◆ Written instruction: Return the lines from the one that contains "tine = harrow_tine()" through the one that contains "a pale floor.", both included, exactly as written and with nothing added.

◆ Data listing:
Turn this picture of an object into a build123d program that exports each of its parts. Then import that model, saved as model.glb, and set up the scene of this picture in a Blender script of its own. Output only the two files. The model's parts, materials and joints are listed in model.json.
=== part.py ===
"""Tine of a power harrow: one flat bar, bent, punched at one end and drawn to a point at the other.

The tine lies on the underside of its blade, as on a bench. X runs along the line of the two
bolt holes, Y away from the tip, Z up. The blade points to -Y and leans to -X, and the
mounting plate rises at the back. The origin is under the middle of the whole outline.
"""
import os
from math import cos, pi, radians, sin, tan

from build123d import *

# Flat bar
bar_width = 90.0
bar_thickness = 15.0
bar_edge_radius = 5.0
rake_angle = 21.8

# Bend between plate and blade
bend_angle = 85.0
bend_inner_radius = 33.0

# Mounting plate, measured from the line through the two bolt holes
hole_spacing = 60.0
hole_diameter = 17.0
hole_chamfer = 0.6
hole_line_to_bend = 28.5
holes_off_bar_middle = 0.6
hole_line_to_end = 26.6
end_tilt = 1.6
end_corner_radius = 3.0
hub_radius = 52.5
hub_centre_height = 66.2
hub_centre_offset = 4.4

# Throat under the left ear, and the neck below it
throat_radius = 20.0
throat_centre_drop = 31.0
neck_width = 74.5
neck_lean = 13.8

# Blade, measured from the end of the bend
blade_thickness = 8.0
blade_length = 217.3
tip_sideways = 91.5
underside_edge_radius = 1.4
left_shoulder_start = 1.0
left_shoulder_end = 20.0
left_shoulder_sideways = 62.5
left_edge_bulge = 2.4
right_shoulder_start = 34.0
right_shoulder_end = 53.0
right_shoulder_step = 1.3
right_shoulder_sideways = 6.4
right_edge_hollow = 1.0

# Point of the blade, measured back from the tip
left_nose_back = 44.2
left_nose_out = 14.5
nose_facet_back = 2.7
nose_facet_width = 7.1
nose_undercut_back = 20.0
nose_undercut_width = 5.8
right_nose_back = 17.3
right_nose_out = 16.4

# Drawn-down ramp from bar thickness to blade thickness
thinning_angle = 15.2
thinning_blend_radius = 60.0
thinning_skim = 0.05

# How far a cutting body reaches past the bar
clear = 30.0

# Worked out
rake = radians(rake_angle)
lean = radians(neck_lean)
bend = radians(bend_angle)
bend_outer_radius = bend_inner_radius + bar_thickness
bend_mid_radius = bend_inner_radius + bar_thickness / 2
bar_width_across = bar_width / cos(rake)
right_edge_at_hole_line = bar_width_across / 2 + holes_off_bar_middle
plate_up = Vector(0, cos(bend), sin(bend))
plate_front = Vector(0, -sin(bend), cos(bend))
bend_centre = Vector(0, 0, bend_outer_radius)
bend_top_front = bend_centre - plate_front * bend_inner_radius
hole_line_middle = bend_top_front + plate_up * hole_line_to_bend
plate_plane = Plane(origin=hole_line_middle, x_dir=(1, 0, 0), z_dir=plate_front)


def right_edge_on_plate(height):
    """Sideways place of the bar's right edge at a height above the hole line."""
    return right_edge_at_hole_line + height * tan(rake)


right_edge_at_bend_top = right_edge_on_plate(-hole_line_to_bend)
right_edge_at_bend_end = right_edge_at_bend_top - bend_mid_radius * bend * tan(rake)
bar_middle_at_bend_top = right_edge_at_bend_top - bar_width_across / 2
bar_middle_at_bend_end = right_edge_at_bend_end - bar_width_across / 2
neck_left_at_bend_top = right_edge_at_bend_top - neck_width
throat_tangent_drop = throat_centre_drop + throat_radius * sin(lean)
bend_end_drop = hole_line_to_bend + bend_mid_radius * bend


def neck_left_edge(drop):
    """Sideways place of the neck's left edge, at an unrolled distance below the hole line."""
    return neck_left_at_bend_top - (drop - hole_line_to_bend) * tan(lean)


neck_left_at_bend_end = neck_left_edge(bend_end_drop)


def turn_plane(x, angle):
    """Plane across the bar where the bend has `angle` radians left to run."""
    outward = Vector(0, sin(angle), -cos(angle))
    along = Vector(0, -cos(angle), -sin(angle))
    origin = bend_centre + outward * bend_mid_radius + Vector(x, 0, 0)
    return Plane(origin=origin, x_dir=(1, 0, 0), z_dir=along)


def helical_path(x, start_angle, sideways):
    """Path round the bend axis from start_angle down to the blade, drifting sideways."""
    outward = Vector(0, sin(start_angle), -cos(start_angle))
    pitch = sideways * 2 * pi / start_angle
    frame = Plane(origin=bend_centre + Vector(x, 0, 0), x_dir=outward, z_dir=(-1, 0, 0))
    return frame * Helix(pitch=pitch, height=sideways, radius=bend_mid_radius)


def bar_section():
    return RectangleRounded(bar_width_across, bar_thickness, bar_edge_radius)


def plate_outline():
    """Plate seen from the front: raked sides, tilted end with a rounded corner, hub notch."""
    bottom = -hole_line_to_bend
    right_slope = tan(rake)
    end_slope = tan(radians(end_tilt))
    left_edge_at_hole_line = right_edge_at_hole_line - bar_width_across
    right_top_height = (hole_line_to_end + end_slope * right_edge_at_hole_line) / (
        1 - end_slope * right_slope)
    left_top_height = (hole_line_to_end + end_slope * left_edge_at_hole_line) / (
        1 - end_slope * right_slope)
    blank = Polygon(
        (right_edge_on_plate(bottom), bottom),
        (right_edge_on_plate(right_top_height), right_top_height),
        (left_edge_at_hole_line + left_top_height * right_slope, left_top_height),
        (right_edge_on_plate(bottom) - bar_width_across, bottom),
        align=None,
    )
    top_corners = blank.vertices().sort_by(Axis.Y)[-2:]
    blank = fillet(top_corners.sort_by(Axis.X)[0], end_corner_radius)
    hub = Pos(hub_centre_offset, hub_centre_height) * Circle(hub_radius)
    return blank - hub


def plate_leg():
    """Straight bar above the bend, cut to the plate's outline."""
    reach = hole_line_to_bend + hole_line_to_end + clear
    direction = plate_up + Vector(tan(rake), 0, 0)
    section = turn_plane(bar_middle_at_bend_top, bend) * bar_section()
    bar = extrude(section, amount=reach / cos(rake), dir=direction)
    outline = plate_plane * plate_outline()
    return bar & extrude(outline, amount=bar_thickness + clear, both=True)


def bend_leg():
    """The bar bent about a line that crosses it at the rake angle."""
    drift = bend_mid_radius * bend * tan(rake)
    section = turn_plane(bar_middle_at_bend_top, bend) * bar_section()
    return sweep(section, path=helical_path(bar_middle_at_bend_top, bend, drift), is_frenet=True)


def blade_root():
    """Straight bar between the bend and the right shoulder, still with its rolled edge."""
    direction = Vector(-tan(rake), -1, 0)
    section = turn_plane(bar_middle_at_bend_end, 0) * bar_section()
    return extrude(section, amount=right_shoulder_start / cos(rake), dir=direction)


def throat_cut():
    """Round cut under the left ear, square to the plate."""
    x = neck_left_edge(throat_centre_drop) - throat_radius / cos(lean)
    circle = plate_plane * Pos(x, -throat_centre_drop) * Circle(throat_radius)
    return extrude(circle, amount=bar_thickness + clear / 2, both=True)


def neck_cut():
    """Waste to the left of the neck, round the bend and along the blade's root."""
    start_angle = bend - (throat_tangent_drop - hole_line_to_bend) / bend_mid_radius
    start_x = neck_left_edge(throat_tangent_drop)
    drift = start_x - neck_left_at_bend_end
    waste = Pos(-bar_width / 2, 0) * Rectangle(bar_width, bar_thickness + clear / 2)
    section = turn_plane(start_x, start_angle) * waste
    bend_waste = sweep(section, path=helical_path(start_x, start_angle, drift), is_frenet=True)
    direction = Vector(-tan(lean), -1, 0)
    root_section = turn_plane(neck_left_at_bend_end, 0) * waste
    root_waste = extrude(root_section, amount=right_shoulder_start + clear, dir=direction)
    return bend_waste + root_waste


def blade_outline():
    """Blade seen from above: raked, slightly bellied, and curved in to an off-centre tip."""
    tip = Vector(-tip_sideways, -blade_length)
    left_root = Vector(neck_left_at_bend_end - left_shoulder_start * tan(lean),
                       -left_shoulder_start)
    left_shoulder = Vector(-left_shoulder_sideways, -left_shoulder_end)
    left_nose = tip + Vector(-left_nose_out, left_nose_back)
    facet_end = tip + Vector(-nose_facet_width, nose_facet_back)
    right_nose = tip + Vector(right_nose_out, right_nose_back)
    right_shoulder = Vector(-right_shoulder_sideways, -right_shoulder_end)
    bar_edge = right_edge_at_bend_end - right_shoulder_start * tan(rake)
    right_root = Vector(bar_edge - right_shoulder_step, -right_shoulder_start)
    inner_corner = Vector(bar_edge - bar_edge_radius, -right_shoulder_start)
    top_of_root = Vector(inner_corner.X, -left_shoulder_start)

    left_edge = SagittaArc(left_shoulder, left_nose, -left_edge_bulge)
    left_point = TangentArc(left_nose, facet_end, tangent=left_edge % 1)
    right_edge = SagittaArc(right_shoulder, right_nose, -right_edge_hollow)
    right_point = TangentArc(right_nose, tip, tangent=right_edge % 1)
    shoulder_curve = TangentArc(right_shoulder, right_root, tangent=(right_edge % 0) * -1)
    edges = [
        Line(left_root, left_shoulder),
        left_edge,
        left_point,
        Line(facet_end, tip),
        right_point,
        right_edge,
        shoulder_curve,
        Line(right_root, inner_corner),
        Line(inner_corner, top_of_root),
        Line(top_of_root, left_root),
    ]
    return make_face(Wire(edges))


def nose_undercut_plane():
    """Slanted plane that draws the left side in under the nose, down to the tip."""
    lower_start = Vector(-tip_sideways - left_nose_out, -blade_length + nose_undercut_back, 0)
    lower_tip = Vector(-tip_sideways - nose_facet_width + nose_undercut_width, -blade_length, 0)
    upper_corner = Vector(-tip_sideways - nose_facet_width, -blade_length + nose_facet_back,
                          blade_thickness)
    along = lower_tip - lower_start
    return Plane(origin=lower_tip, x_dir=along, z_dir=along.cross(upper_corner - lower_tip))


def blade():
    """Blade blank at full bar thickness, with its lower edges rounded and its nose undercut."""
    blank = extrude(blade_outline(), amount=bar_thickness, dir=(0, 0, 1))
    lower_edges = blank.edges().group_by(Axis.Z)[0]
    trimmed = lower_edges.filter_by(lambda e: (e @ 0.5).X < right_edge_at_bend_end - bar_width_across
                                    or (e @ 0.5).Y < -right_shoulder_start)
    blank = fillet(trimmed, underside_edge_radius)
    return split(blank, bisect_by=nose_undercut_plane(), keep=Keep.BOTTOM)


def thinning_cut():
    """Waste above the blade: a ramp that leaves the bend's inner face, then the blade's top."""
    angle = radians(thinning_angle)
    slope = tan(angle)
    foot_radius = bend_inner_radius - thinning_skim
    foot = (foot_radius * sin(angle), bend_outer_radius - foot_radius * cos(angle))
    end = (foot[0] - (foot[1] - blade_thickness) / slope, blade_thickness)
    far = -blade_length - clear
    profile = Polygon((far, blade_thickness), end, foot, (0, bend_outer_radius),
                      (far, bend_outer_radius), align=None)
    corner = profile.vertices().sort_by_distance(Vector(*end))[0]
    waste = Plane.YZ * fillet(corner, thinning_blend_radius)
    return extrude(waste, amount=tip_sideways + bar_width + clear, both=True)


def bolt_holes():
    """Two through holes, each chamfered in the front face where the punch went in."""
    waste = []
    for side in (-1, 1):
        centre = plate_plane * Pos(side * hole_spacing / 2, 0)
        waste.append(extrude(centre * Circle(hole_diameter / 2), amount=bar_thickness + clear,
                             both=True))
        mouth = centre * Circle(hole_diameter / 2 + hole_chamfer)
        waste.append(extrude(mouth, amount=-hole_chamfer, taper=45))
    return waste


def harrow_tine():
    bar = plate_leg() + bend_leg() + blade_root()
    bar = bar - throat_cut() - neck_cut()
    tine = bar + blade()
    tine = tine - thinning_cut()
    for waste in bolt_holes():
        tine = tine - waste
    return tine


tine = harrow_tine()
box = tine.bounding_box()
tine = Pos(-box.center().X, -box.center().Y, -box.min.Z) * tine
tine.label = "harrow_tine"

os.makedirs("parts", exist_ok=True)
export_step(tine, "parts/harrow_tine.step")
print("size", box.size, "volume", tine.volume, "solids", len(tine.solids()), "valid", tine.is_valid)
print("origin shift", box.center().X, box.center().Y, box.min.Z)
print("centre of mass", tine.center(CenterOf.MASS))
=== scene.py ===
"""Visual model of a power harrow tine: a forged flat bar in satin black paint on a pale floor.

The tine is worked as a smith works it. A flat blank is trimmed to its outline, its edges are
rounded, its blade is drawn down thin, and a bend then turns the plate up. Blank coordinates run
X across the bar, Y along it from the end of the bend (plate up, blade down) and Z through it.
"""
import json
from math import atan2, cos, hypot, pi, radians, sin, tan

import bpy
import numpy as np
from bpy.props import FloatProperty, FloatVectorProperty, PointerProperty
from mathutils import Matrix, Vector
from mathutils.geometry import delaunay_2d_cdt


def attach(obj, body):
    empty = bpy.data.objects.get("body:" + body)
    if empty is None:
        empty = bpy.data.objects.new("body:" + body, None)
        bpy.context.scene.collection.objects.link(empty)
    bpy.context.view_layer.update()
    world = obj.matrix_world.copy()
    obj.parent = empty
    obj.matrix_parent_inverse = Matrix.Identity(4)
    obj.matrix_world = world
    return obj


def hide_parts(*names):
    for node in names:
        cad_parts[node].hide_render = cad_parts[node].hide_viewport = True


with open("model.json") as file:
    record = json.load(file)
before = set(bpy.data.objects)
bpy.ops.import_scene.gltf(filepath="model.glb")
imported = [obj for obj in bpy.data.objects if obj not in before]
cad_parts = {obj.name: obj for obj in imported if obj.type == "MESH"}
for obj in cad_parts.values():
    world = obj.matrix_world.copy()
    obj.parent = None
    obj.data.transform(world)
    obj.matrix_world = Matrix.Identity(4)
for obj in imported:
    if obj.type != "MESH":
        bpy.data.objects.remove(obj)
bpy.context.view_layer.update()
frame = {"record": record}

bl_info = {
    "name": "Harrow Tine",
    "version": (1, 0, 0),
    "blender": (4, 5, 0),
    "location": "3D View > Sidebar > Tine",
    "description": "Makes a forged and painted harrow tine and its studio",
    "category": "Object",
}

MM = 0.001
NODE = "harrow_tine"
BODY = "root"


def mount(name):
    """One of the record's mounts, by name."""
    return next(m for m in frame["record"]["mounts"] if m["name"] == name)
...
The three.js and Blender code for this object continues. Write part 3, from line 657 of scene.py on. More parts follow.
---
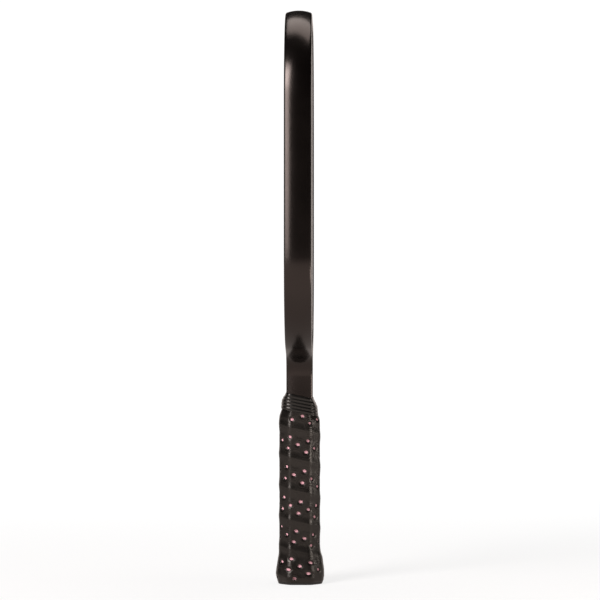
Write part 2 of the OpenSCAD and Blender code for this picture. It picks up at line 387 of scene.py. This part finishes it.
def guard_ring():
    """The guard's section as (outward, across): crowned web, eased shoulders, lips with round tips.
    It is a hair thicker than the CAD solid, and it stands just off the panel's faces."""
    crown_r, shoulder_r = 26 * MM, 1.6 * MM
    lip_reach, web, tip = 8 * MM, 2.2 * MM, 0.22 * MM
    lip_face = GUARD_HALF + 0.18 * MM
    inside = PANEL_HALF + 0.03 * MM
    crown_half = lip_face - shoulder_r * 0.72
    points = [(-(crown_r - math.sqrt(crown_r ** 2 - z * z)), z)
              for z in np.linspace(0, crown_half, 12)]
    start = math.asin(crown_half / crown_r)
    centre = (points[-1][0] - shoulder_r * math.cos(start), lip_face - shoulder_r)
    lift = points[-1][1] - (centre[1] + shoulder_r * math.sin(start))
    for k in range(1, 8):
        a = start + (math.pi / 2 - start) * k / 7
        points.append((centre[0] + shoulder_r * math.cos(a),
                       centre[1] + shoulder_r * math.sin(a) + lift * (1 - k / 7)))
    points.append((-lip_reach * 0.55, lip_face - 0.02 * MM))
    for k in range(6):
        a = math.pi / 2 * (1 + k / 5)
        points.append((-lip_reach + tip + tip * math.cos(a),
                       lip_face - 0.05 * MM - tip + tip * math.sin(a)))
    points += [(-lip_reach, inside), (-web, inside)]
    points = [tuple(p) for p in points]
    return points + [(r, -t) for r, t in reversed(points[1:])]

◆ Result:
tine = harrow_tine()
box = tine.bounding_box()
tine = Pos(-box.center().X, -box.center().Y, -box.min.Z) * tine
tine.label = "harrow_tine"

os.makedirs("parts", exist_ok=True)
export_step(tine, "parts/harrow_tine.step")
print("size", box.size, "volume", tine.volume, "solids", len(tine.solids()), "valid", tine.is_valid)
print("origin shift", box.center().X, box.center().Y, box.min.Z)
print("centre of mass", tine.center(CenterOf.MASS))
=== scene.py ===
"""Visual model of a power harrow tine: a forged flat bar in satin black paint on a pale floor.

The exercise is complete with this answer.